First, the processor, is it from Intel or from AMD. The AMD unit will cost less. Next is it the "standard" desktop version of the chip, or is it a "mobile" version. Some companies are not using "mobile" versions of the chips, as the "mobile" versions cost more. The downside to you the user is the "standard" chips run a lot hotter, and eat the battery faster than the "mobile" version of the chips. The hard drive. What is the size and speed. Also is the hard drive easily removable and upgradable? Both Mag Computers. http://www.magportables.com/ and Transmond http://www.transmonde.com/

make laptops that are easy to upgrade. Not only the hard driv, but the processors as well. Does the unit come complete with at least a CD Drive, or is it optional. Also are the drives (floppy and CD) able to be used at the same time. Do they have their own slot or do you have to switch the drives in and out. A lot of companies look for fixed drives, as corporate users keep losing the separate drives.
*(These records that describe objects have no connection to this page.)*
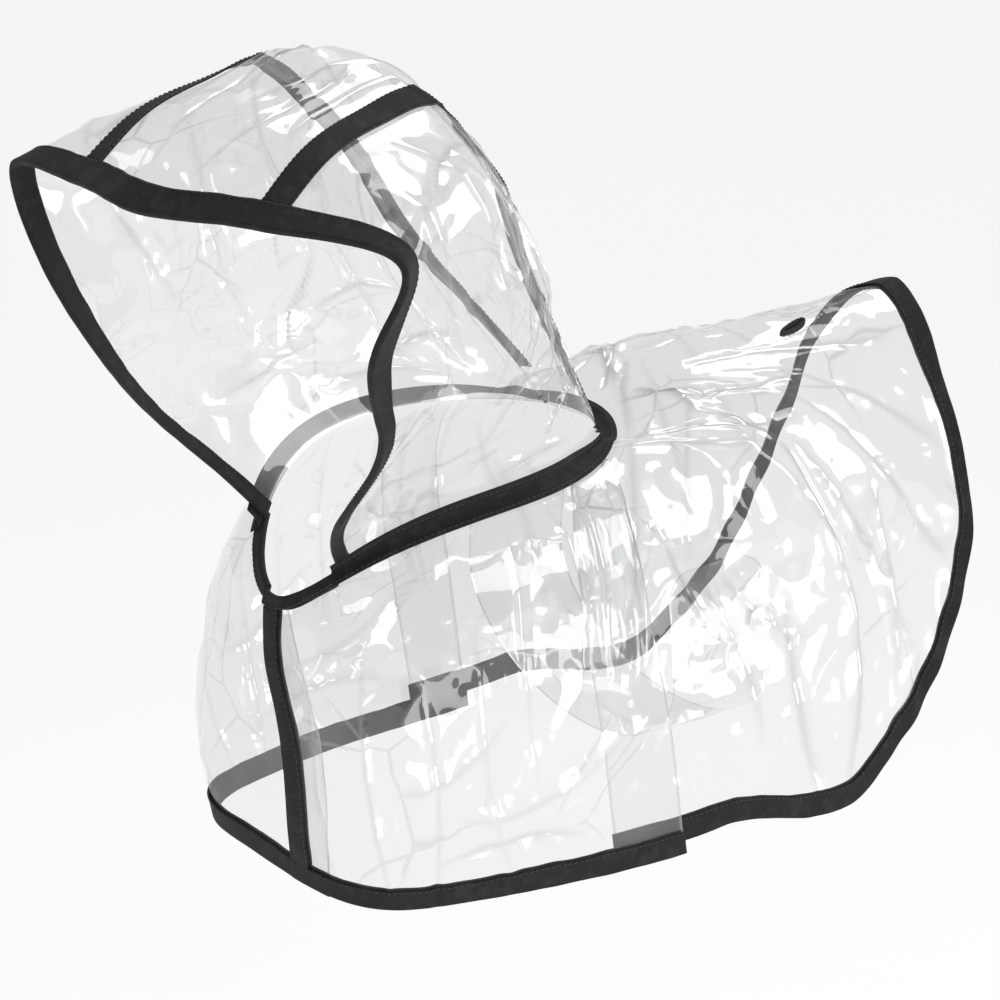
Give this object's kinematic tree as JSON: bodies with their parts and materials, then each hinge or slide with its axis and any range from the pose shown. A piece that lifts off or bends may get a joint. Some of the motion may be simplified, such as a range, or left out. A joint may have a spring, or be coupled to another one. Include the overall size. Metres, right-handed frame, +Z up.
{
  "type": "dog raincoat",
  "caption": "Clear hooded dog raincoat with black bound edges, taped hood seams, a neck band and a belly band with snaps.",
  "frame": {"origin": "under the film at the spine, above the belly band, where the coat rests on the wearer's back", "axes": "+Z up, -X towards the hood and chest, +X towards the rump, +Y towards the wearer's right side"},
  "size_m": [0.5065, 0.2883, 0.4467],
  "materials": {
    "film": "clear flexible film",
    "binding": "matt woven",
    "snap": "satin"
  },
  "bodies": {
    "root": {"hood_left": "film", "hood_centre": "film", "hood_right": "film", "front_left": "film", "front_right": "film", "back_panel": "film", "belly_band": "film", "face_binding": "binding", "neck_band": "binding", "throat_binding_left": "binding", "throat_binding_right": "binding", "front_edge_binding": "binding", "front_left_hem": "binding", "front_right_hem": "binding", "back_hem": "binding", "hood_seam_left": "binding", "hood_seam_right": "binding", "leash_slit_binding": "binding", "fastener_front": "snap", "fastener_rear": "snap"}
  },
  "joints": []
}
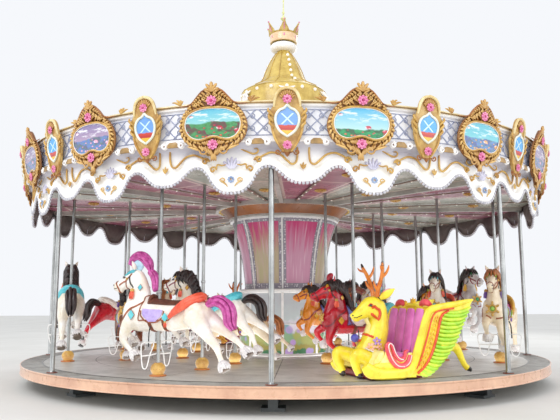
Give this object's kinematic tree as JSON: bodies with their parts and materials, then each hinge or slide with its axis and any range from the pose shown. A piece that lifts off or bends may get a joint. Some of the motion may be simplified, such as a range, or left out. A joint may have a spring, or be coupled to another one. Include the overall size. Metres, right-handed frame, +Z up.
{
  "type": "fairground carousel",
  "caption": "Three-abreast fairground carousel: turning deck and crowned canopy on a fixed base, with galloping horses on rising poles and deer chariots.",
  "frame": {"origin": "on the ground at the turning axis", "axes": "+Z up along the turning axis, -Y towards the front of the ride"},
  "size_m": [9.3396, 9.3396, 7.6],
  "materials": {
    "dark_steel": "satin",
    "steel": "satin",
    "deck_plate": "satin",
    "peach_band": "gloss",
    "white_grp": "gloss",
    "gold_grp": "gloss",
    "dome_gold": "gloss",
    "amber": "gloss",
    "column_panel": "gloss",
    "ceiling_panel": "satin",
    "roof_cream": "satin",
    "horse_white": "gloss",
    "horse_orange": "gloss",
    "horse_red": "gloss",
    "horse_cream": "gloss",
    "horse_brown": "gloss",
    "deer_yellow": "gloss",
    "seat_magenta": "gloss",
    "deer_wine": "gloss",
    "seat_purple": "gloss"
  },
  "bodies": {
    "base": {"base_frame": "dark_steel", "slewing_ring": "steel"},
    "rotor": {"deck_frame": "dark_steel", "deck": "deck_plate", "deck_tread_ring": "deck_plate", "deck_rim": "peach_band", "canopy_pole_1": "steel", "canopy_pole_2": "steel", "canopy_pole_3": "steel", "canopy_pole_4": "steel", "canopy_pole_5": "steel", "canopy_pole_6": "steel", "canopy_pole_7": "steel", "canopy_pole_8": "steel", "column_drum": "column_panel", "column_flare": "column_panel", "hub_band": "amber", "ceiling": "ceiling_panel", "ceiling_arms": "steel", "cornice_band": "white_grp", "valance": "white_grp", "picture_frames": "gold_grp", "roof": "roof_cream", "dome_base": "white_grp", "dome": "dome_gold", "crown_cushion": "white_grp", "crown": "dome_gold", "spire": "dome_gold", "deer_chariot_1": "deer_yellow", "chariot_seat_1": "seat_magenta", "deer_chariot_2": "deer_wine", "chariot_seat_2": "seat_purple"},
    "outer_horse_1": {"outer_horse_1": "horse_white"},
    "outer_horse_3": {"outer_horse_3": "horse_cream"},
    "outer_horse_4": {"outer_horse_4": "horse_brown"},
    "outer_horse_5": {"outer_horse_5": "horse_white"},
    "outer_horse_7": {"outer_horse_7": "horse_red"},
    "outer_horse_8": {"outer_horse_8": "horse_white"},
    "middle_horse_1": {"middle_horse_1": "horse_white"},
    "middle_horse_2": {"middle_horse_2": "horse_red"},
    "middle_horse_3": {"middle_horse_3": "horse_white"},
    "middle_horse_4": {"middle_horse_4": "horse_orange"},
    "middle_horse_5": {"middle_horse_5": "horse_brown"},
    "middle_horse_6": {"middle_horse_6": "horse_white"},
    "middle_horse_7": {"middle_horse_7": "horse_cream"},
    "middle_horse_8": {"middle_horse_8": "horse_brown"},
    "inner_horse_1": {"inner_horse_1": "horse_cream"},
    "inner_horse_2": {"inner_horse_2": "horse_orange"},
    "inner_horse_3": {"inner_horse_3": "horse_white"},
    "inner_horse_4": {"inner_horse_4": "horse_white"},
    "inner_horse_5": {"inner_horse_5": "horse_red"},
    "inner_horse_6": {"inner_horse_6": "horse_cream"},
    "inner_horse_7": {"inner_horse_7": "horse_brown"},
    "inner_horse_8": {"inner_horse_8": "horse_white"}
  },
  "joints": [
    {"name": "platform_turn", "type": "hinge", "parent": "base", "child": "rotor", "pos_m": [0, 0, 0], "axis": [0, 0, 1], "continuous": true},
    {"name": "outer_rise_1", "type": "slide", "parent": "rotor", "child": "outer_horse_1", "axis": [0, 0, 1], "range_m": [-0.04, 0.2]},
    {"name": "outer_rise_3", "type": "slide", "parent": "rotor", "child": "outer_horse_3", "axis": [0, 0, 1], "range_m": [-0.04, 0.2]},
    {"name": "outer_rise_4", "type": "slide", "parent": "rotor", "child": "outer_horse_4", "axis": [0, 0, 1], "range_m": [-0.2, 0.04]},
    {"name": "outer_rise_5", "type": "slide", "parent": "rotor", "child": "outer_horse_5", "axis": [0, 0, 1], "range_m": [-0.04, 0.2]},
    {"name": "outer_rise_7", "type": "slide", "parent": "rotor", "child": "outer_horse_7", "axis": [0, 0, 1], "range_m": [-0.04, 0.2]},
    {"name": "outer_rise_8", "type": "slide", "parent": "rotor", "child": "outer_horse_8", "axis": [0, 0, 1], "range_m": [-0.2, 0.04]},
    {"name": "middle_rise_1", "type": "slide", "parent": "rotor", "child": "middle_horse_1", "axis": [0, 0, 1], "range_m": [-0.2, 0.04]},
    {"name": "middle_rise_2", "type": "slide", "parent": "rotor", "child": "middle_horse_2", "axis": [0, 0, 1], "range_m": [-0.04, 0.2]},
    {"name": "middle_rise_3", "type": "slide", "parent": "rotor", "child": "middle_horse_3", "axis": [0, 0, 1], "range_m": [-0.2, 0.04]},
    {"name": "middle_rise_4", "type": "slide", "parent": "rotor", "child": "middle_horse_4", "axis": [0, 0, 1], "range_m": [-0.04, 0.2]},
    {"name": "middle_rise_5", "type": "slide", "parent": "rotor", "child": "middle_horse_5", "axis": [0, 0, 1], "range_m": [-0.2, 0.04]},
    {"name": "middle_rise_6", "type": "slide", "parent": "rotor", "child": "middle_horse_6", "axis": [0, 0, 1], "range_m": [-0.04, 0.2]},
    {"name": "middle_rise_7", "type": "slide", "parent": "rotor", "child": "middle_horse_7", "axis": [0, 0, 1], "range_m": [-0.2, 0.04]},
    {"name": "middle_rise_8", "type": "slide", "parent": "rotor", "child": "middle_horse_8", "axis": [0, 0, 1], "range_m": [-0.04, 0.2]},
    {"name": "inner_rise_1", "type": "slide", "parent": "rotor", "child": "inner_horse_1", "axis": [0, 0, 1], "range_m": [-0.04, 0.2]},
    {"name": "inner_rise_2", "type": "slide", "parent": "rotor", "child": "inner_horse_2", "axis": [0, 0, 1], "range_m": [-0.2, 0.04]},
    {"name": "inner_rise_3", "type": "slide", "parent": "rotor", "child": "inner_horse_3", "axis": [0, 0, 1], "range_m": [-0.04, 0.2]},
    {"name": "inner_rise_4", "type": "slide", "parent": "rotor", "child": "inner_horse_4", "axis": [0, 0, 1], "range_m": [-0.2, 0.04]},
    {"name": "inner_rise_5", "type": "slide", "parent": "rotor", "child": "inner_horse_5", "axis": [0, 0, 1], "range_m": [-0.04, 0.2]},
    {"name": "inner_rise_6", "type": "slide", "parent": "rotor", "child": "inner_horse_6", "axis": [0, 0, 1], "range_m": [-0.2, 0.04]},
    {"name": "inner_rise_7", "type": "slide", "parent": "rotor", "child": "inner_horse_7", "axis": [0, 0, 1], "range_m": [-0.04, 0.2]},
    {"name": "inner_rise_8", "type": "slide", "parent": "rotor", "child": "inner_horse_8", "axis": [0, 0, 1], "range_m": [-0.2, 0.04]}
  ]
}
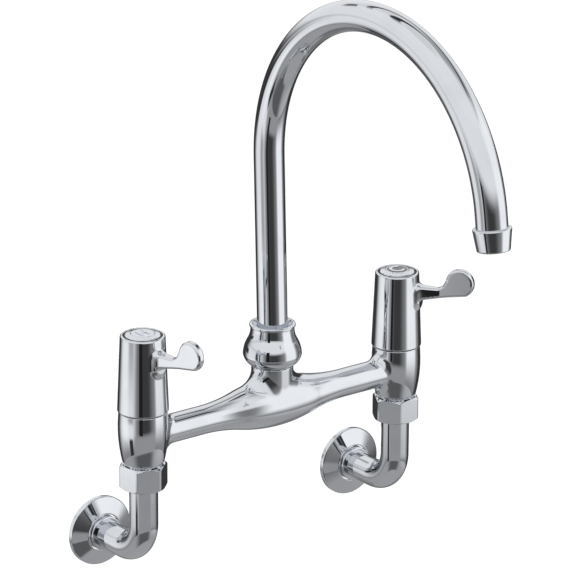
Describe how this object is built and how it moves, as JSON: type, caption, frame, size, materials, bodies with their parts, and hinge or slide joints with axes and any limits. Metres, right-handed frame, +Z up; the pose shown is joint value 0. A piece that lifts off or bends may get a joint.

Batteries. What type of battery comes with the unit. Lithium Ion will last longer then Nickel Cadmium, or Nickel Hydride. If you want extra batteries, how much are they? Some units let you use more then one battery at a time, to get more run time. Micron makes a unit that takes a special under unit battery for when maximum run time is important.
http://www.micron.com/

AC Adapter. Is it included? Is the adapter built into the unit so you just plug a cord into the wall, or does the unit need an adapter? How big and how heavy is the adapter? How long does it take to recharge the battery?

Warranty. What type of warranty does the unit come with? How long is the warranty? Does it cover parts and labor? Can you get an extended warranty? How long does it take to get serviced? Will they overnight a replacement unit to you? Who pays for shipping?

Tech Support. What type of technical support does the company offer. Is it fee or free? What are the hours of operation? Do they answer their phone? Is the phone number toll free or a toll call. Before buying, try calling the tech support number to see how quickly they answer the phone.

Other stuff to think about. If the sales person make statements about how happy you will be, or how perfect the unit is, get it in writing. Find out if the unit can be returned if you’re unhappy with it. What is the cost to return it? Is there a shipping or restocking fee? Remember get it in writing. Different computers, different feel. At BizNet Online Magazine we see a lot of laptops. They all "Feel" different, he weight, balance, and layout. The touch of the key pads. The pointing device, touch pad or joystick? What one person likes another may not. If you can try before you buy, do so. One last thing, Modern Laptops run hot! I have yet to use one that I can keep on my leg for more then an hour without my leg getting uncomfortably hot. Some units are better than others. I have been known to put a magazine or towel under the hotter units.

So which one should you by? It’s, up to you. But to make a smart choice you need to know how often and under what circumstances you will be using the unit. Are you using it for mainly word processing, or data-basing, to do presentations, or graphic designs? All these things affect what is the right unit for you. So get out that pen and paper and start listing what you want that unit to do for you and how you plan to use it. It will make the choices a little easier to make.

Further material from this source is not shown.